Feature	ElevenLabs	Resemble AI
Text-to-speech	Yes — 30+ languages	Yes
Voice cloning from samples	Yes — instant + professional cloning	Yes — advanced cloning
Speech-to-speech conversion	Yes	Yes
Real-time low-latency streaming	Yes (API)	Available, less emphasized
AI video dubbing	Yes	Limited
Long-form editor (Projects)	Yes	No equivalent
Voice marketplace / library	Yes	No
Deepfake detection	No	Yes — multimodal
Audio watermarking	No	Yes
On-premise deployment	No	Yes (Enterprise)
Compliance / governance features	Limited	Yes — core focus
Transparent self-serve pricing	Yes	No — custom quotes
Free tier	10,000 chars/mo, 3 voices	Basic generation, limited API
Our rating	9.2 / 10	7.8 / 10

Voice quality

On naturalness and prosody, ElevenLabs is the one to beat. It clones convincingly from short samples and its multilingual output holds accent and emotion better than most competitors. Resemble AI's output is solid and production-usable, but quality is not where it tries to win — security and control are.

The security layer

This is Resemble AI's real moat. Multimodal deepfake detection and audio watermarking are built in, not bolted on, and on-premise deployment means audio never has to leave your infrastructure. ElevenLabs simply doesn't offer this class of governance tooling, because it's not built for that buyer.

Pricing Comparison

The pricing models are as different as the products.
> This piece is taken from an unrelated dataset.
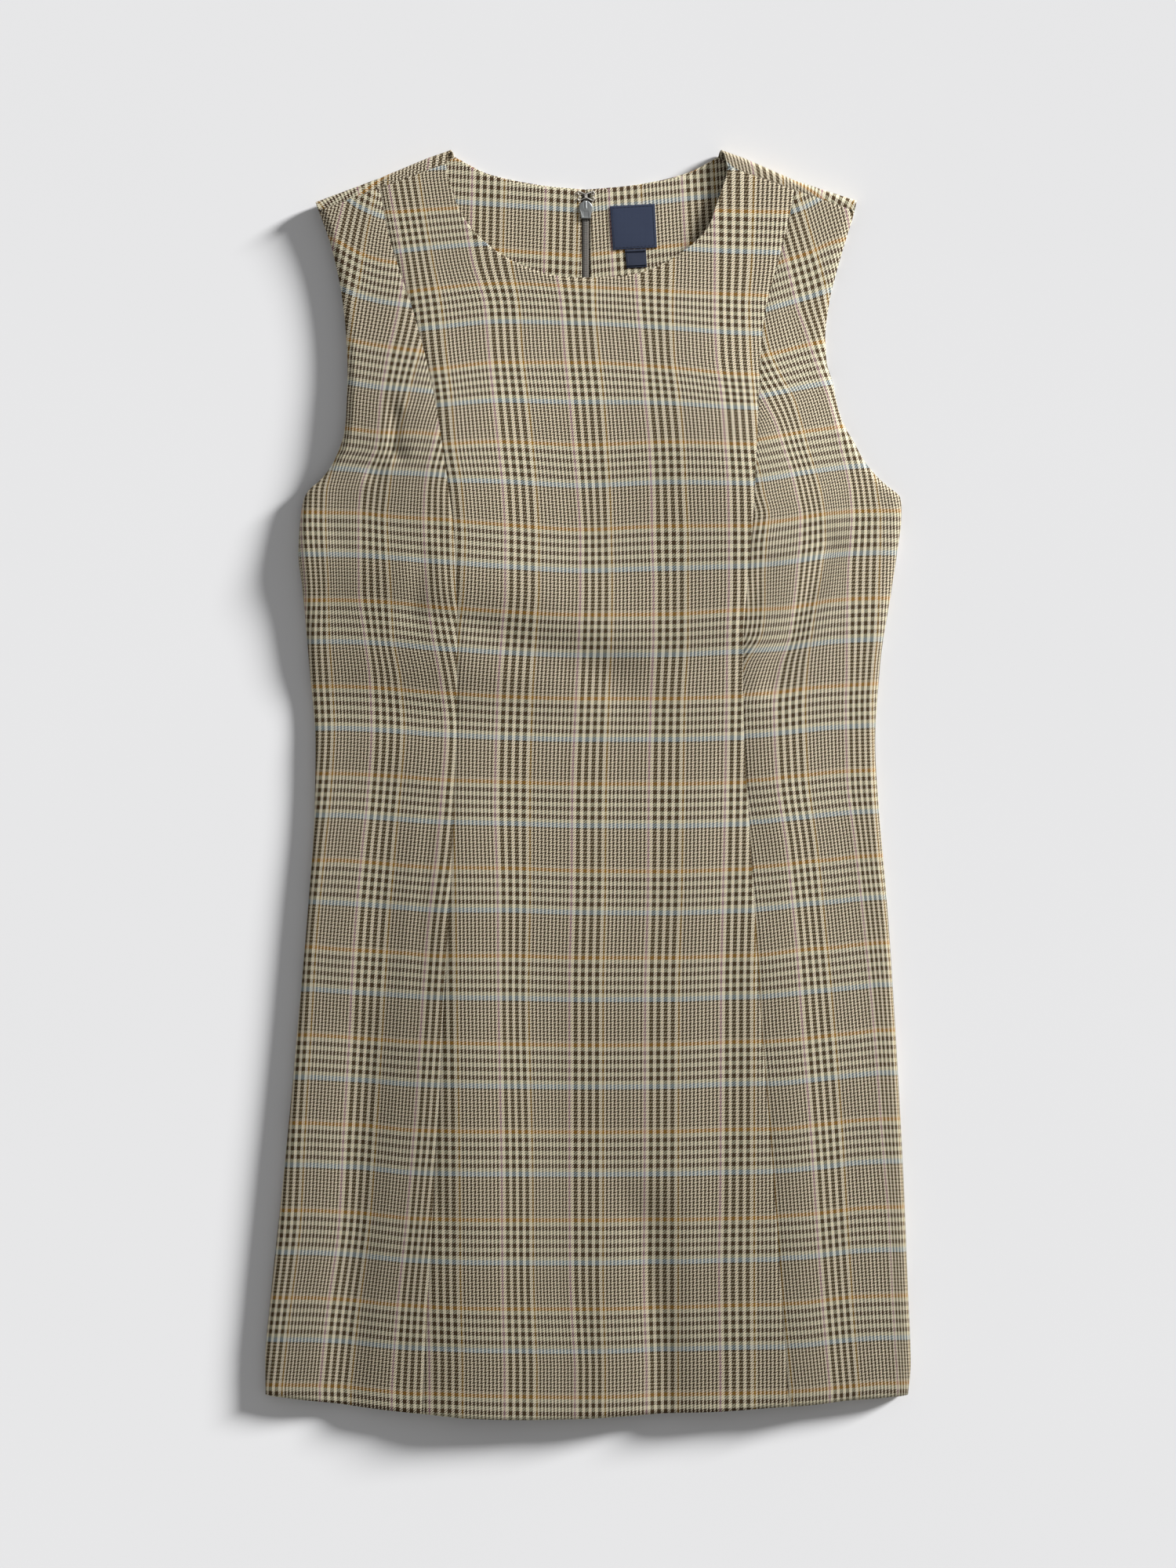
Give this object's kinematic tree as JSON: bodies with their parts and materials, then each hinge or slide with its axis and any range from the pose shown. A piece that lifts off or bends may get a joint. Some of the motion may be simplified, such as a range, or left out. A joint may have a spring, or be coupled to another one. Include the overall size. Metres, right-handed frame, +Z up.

ElevenLabs publishes its tiers and lets you self-serve:

Free — $0/mo: 10,000 characters, 3 custom voices, 128 kbps
Starter — $5/mo: 30,000 characters, 10 voices, commercial license, API access
Creator — $22/mo: 100,000 characters, 30 voices, professional voice cloning, 192 kbps
Pro — $99/mo: 500,000 characters, 160 voices, 44.1 kHz output, usage analytics
Scale — $330/mo: 2,000,000 characters, 660 voices, SLA

You can evaluate quality on the free tier, then jump to Creator the moment you need professional voice cloning and real character headroom.

Resemble AI runs a Free tier with basic generation and limited API calls, but its Pro and Enterprise tiers are custom-quoted. There's no public per-character price, which is normal for enterprise sales but a real friction point if you want to budget a side project or move fast. Expect a sales conversation, and expect the deepfake detection and watermarking features to live behind the Enterprise tier.

Bottom line on cost: for predictable, transparent spend at the creator and small-team level, ElevenLabs wins outright. For enterprise deals, custom pricing can actually work in your favor through volume negotiation — but you won't know until you talk to them.

Use Case Scenarios

Pick ElevenLabs if…

You're a creator, podcaster, YouTuber, or audiobook narrator who needs the most natural-sounding output.
You're a developer adding TTS or voice cloning to an app and want low-latency streaming with a clean API.
You need long-form narration — the Projects editor is genuinely useful here.
You want to start free, see real quality, and scale spend predictably.
You need multilingual dubbing for video content.

Pick Resemble AI if…

You're an enterprise where legal and compliance have a seat at the table.
You need deepfake detection or audio watermarking — to protect your own brand voice or to verify content authenticity.
Data residency or security policy requires on-premise deployment.
You're in a regulated industry (finance, healthcare, media) where governance documentation is a procurement requirement.

Verdict

These tools aren't really fighting over the same customer, and that makes the verdict clean.

For the overwhelming majority of individual creators, developers, and small-to-mid teams, ElevenLabs is the better pick. It delivers the best voice quality, the most natural cloning, transparent self-serve pricing, and a generous free tier to de-risk the decision. Start on Free, upgrade to Creator ($22/mo) the moment you need professional cloning.

For enterprises with security, compliance, or data-residency requirements, Resemble AI is the stronger choice — its deepfake detection, watermarking, and on-premise deployment solve problems ElevenLabs doesn't address at all. The lack of transparent pricing is a real downside, but if you're already in a procurement process, a quote is expected anyway.

Short version: choose ElevenLabs for quality and speed, choose Resemble AI for governance and control. Most people reading this want the first one.